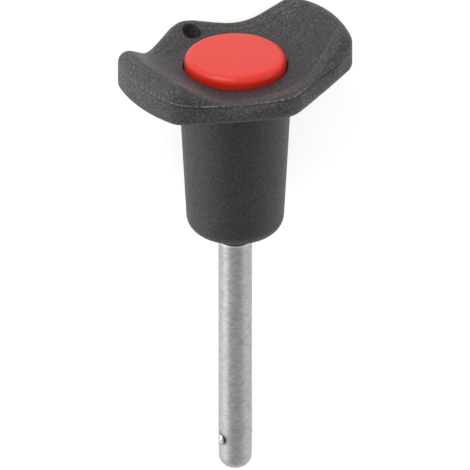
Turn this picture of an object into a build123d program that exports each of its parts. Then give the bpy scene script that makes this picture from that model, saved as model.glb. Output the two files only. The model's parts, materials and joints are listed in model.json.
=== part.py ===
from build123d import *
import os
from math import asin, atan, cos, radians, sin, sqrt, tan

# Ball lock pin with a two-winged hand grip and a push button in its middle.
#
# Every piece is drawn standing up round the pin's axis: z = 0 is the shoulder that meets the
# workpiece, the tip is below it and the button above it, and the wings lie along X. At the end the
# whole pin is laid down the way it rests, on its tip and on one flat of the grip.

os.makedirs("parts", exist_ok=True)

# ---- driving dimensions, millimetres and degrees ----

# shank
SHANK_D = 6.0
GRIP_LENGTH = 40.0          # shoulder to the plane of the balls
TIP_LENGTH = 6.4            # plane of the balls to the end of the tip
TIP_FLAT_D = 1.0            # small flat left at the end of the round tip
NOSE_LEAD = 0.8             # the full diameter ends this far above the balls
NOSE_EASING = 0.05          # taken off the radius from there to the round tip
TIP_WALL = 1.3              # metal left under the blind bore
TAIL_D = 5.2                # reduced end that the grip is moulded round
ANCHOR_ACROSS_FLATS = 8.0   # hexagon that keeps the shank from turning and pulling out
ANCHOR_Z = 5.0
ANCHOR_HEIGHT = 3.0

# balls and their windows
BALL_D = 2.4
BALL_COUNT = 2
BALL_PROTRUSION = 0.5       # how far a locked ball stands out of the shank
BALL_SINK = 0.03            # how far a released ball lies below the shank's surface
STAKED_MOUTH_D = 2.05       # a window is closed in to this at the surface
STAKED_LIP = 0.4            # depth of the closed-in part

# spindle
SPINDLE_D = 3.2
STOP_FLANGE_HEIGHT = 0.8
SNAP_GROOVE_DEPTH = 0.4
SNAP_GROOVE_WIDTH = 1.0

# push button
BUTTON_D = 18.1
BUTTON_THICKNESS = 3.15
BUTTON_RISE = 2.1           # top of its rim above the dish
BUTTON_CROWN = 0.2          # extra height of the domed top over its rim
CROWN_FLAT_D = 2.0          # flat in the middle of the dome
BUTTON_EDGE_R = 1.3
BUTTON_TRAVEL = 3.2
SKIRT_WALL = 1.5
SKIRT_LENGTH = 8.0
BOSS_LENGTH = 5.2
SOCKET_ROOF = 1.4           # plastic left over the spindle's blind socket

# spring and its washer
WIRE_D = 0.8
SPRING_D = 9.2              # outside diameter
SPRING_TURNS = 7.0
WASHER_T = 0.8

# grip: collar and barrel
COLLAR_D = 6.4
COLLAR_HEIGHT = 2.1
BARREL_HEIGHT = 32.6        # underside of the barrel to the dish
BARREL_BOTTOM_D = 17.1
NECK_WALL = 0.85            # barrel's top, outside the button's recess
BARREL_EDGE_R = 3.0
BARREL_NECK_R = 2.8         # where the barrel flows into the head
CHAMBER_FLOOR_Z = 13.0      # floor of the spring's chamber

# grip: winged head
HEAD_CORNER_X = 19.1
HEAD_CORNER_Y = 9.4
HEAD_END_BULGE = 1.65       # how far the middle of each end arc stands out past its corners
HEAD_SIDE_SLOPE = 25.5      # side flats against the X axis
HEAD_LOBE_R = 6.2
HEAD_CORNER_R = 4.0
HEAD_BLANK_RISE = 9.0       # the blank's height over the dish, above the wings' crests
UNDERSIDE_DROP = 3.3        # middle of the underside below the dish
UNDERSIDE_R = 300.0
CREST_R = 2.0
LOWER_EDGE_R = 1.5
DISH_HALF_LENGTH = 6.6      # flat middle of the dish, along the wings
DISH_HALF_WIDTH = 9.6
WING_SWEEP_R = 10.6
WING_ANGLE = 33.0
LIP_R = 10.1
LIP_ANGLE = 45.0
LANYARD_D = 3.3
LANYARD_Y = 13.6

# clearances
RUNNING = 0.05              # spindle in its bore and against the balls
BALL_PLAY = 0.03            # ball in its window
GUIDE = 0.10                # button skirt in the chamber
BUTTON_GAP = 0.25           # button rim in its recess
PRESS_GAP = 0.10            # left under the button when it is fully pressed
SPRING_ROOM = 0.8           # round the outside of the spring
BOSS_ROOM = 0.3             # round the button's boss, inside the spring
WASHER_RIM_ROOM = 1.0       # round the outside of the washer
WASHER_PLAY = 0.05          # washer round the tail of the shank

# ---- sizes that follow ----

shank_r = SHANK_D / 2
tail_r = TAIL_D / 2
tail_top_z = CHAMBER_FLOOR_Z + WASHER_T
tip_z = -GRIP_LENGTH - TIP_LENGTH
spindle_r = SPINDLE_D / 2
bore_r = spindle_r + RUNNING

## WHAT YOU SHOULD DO
Using the data above, return each line exactly as written.

## TASK ANSWER
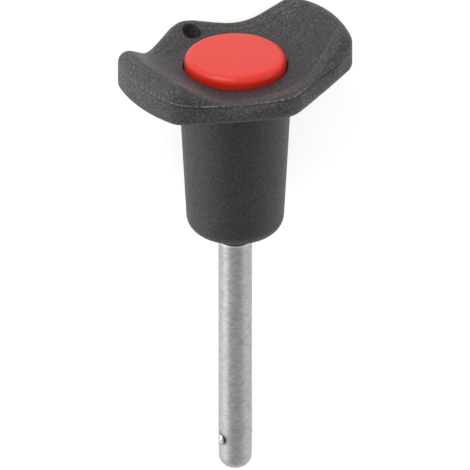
Turn this picture of an object into a build123d program that exports each of its parts. Then give the bpy scene script that makes this picture from that model, saved as model.glb. Output the two files only. The model's parts, materials and joints are listed in model.json.
=== part.py ===
from build123d import *
import os
from math import asin, atan, cos, radians, sin, sqrt, tan

# Ball lock pin with a two-winged hand grip and a push button in its middle.
#
# Every piece is drawn standing up round the pin's axis: z = 0 is the shoulder that meets the
# workpiece, the tip is below it and the button above it, and the wings lie along X. At the end the
# whole pin is laid down the way it rests, on its tip and on one flat of the grip.

os.makedirs("parts", exist_ok=True)

# ---- driving dimensions, millimetres and degrees ----

# shank
SHANK_D = 6.0
GRIP_LENGTH = 40.0          # shoulder to the plane of the balls
TIP_LENGTH = 6.4            # plane of the balls to the end of the tip
TIP_FLAT_D = 1.0            # small flat left at the end of the round tip
NOSE_LEAD = 0.8             # the full diameter ends this far above the balls
NOSE_EASING = 0.05          # taken off the radius from there to the round tip
TIP_WALL = 1.3              # metal left under the blind bore
TAIL_D = 5.2                # reduced end that the grip is moulded round
ANCHOR_ACROSS_FLATS = 8.0   # hexagon that keeps the shank from turning and pulling out
ANCHOR_Z = 5.0
ANCHOR_HEIGHT = 3.0

# balls and their windows
BALL_D = 2.4
BALL_COUNT = 2
BALL_PROTRUSION = 0.5       # how far a locked ball stands out of the shank
BALL_SINK = 0.03            # how far a released ball lies below the shank's surface
STAKED_MOUTH_D = 2.05       # a window is closed in to this at the surface
STAKED_LIP = 0.4            # depth of the closed-in part

# spindle
SPINDLE_D = 3.2
STOP_FLANGE_HEIGHT = 0.8
SNAP_GROOVE_DEPTH = 0.4
SNAP_GROOVE_WIDTH = 1.0

# push button
BUTTON_D = 18.1
BUTTON_THICKNESS = 3.15
BUTTON_RISE = 2.1           # top of its rim above the dish
BUTTON_CROWN = 0.2          # extra height of the domed top over its rim
CROWN_FLAT_D = 2.0          # flat in the middle of the dome
BUTTON_EDGE_R = 1.3
BUTTON_TRAVEL = 3.2
SKIRT_WALL = 1.5
SKIRT_LENGTH = 8.0
BOSS_LENGTH = 5.2
SOCKET_ROOF = 1.4           # plastic left over the spindle's blind socket

# spring and its washer
WIRE_D = 0.8
SPRING_D = 9.2              # outside diameter
SPRING_TURNS = 7.0
WASHER_T = 0.8

# grip: collar and barrel
COLLAR_D = 6.4
COLLAR_HEIGHT = 2.1
BARREL_HEIGHT = 32.6        # underside of the barrel to the dish
BARREL_BOTTOM_D = 17.1
NECK_WALL = 0.85            # barrel's top, outside the button's recess
BARREL_EDGE_R = 3.0
BARREL_NECK_R = 2.8         # where the barrel flows into the head
CHAMBER_FLOOR_Z = 13.0      # floor of the spring's chamber

# grip: winged head
HEAD_CORNER_X = 19.1
HEAD_CORNER_Y = 9.4
HEAD_END_BULGE = 1.65       # how far the middle of each end arc stands out past its corners
HEAD_SIDE_SLOPE = 25.5      # side flats against the X axis
HEAD_LOBE_R = 6.2
HEAD_CORNER_R = 4.0
HEAD_BLANK_RISE = 9.0       # the blank's height over the dish, above the wings' crests
UNDERSIDE_DROP = 3.3        # middle of the underside below the dish
UNDERSIDE_R = 300.0
CREST_R = 2.0
LOWER_EDGE_R = 1.5
DISH_HALF_LENGTH = 6.6      # flat middle of the dish, along the wings
DISH_HALF_WIDTH = 9.6
WING_SWEEP_R = 10.6
WING_ANGLE = 33.0
LIP_R = 10.1
LIP_ANGLE = 45.0
LANYARD_D = 3.3
LANYARD_Y = 13.6

# clearances
RUNNING = 0.05              # spindle in its bore and against the balls
BALL_PLAY = 0.03            # ball in its window
GUIDE = 0.10                # button skirt in the chamber
BUTTON_GAP = 0.25           # button rim in its recess
PRESS_GAP = 0.10            # left under the button when it is fully pressed
SPRING_ROOM = 0.8           # round the outside of the spring
BOSS_ROOM = 0.3             # round the button's boss, inside the spring
WASHER_RIM_ROOM = 1.0       # round the outside of the washer
WASHER_PLAY = 0.05          # washer round the tail of the shank

# ---- sizes that follow ----

shank_r = SHANK_D / 2
tail_r = TAIL_D / 2
tail_top_z = CHAMBER_FLOOR_Z + WASHER_T
tip_z = -GRIP_LENGTH - TIP_LENGTH
spindle_r = SPINDLE_D / 2
bore_r = spindle_r + RUNNING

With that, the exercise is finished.